The Pakistan Hockey Super League, or "The Max" also known as PHSL, is an upcoming franchise-based field hockey tournament in Pakistan. It is to be organized by the Pakistan Hockey Federation. Its inaugural edition is slated to be held in 2022.

History 

In February 2016, the Pakistan Hockey Federation initiated preparations for a domestic hockey league, to be played from October to November 2016, according to then Secretary Shahbaz Ahmed Senior. The former Olympian believed development and growth of young Pakistani hockey players would rely on the success of the league, and this would help Pakistan regain its historic aura as a hockey-playing nation. 
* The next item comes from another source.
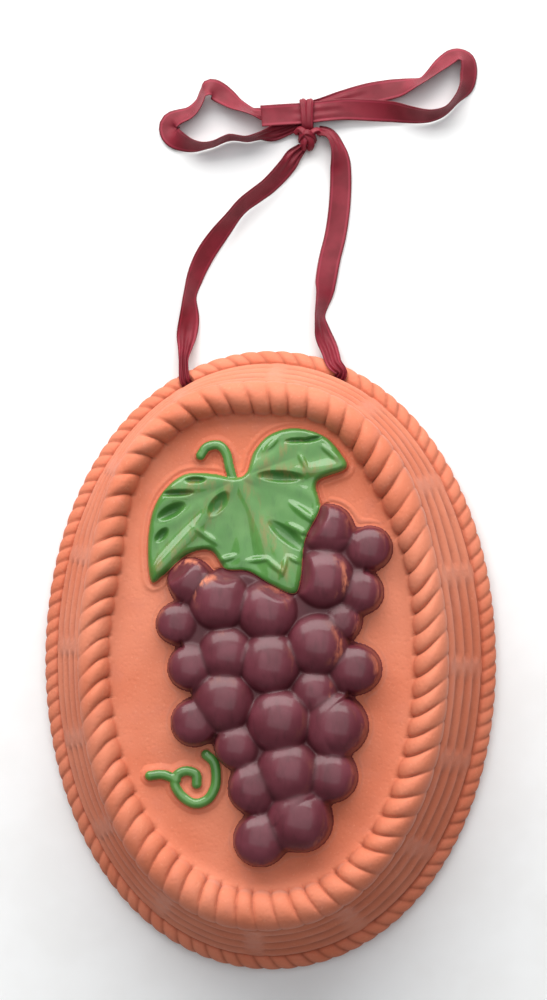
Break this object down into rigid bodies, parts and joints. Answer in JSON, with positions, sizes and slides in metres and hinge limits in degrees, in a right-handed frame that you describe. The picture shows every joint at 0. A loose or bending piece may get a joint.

An autonomous board for the league was established in 2016. PHF President Khalid Sajjad Khokhar mentioned that the League would be sanctioned by the International Hockey Federation (FIH), adding that the PHF was in touch with the world hockey governing body to avoid any clash with international events. The league was postponed after the government of Punjab refused to give an NOC to host the event in 2016.

In December 2017, it was announced that the PHSL was given an NOC. The inaugural season was slated to begin in April 2018, but was postponed to July 2018 due to the national team's participation in the 2018 Commonwealth Games, and the forthcoming month of Ramadan. 

It was further pushed back to 12 to 19 January 2019. Around a dozen international players (from Germany, Netherlands, Spain, Belgium, France, and Argentina) were expected to play, with all matches taking place in Lahore.  However, due to a lack of funds, the tournament was postponed to 15 to 25 March 2019 . More delays meant that the tournament could not take place for at least the next three years.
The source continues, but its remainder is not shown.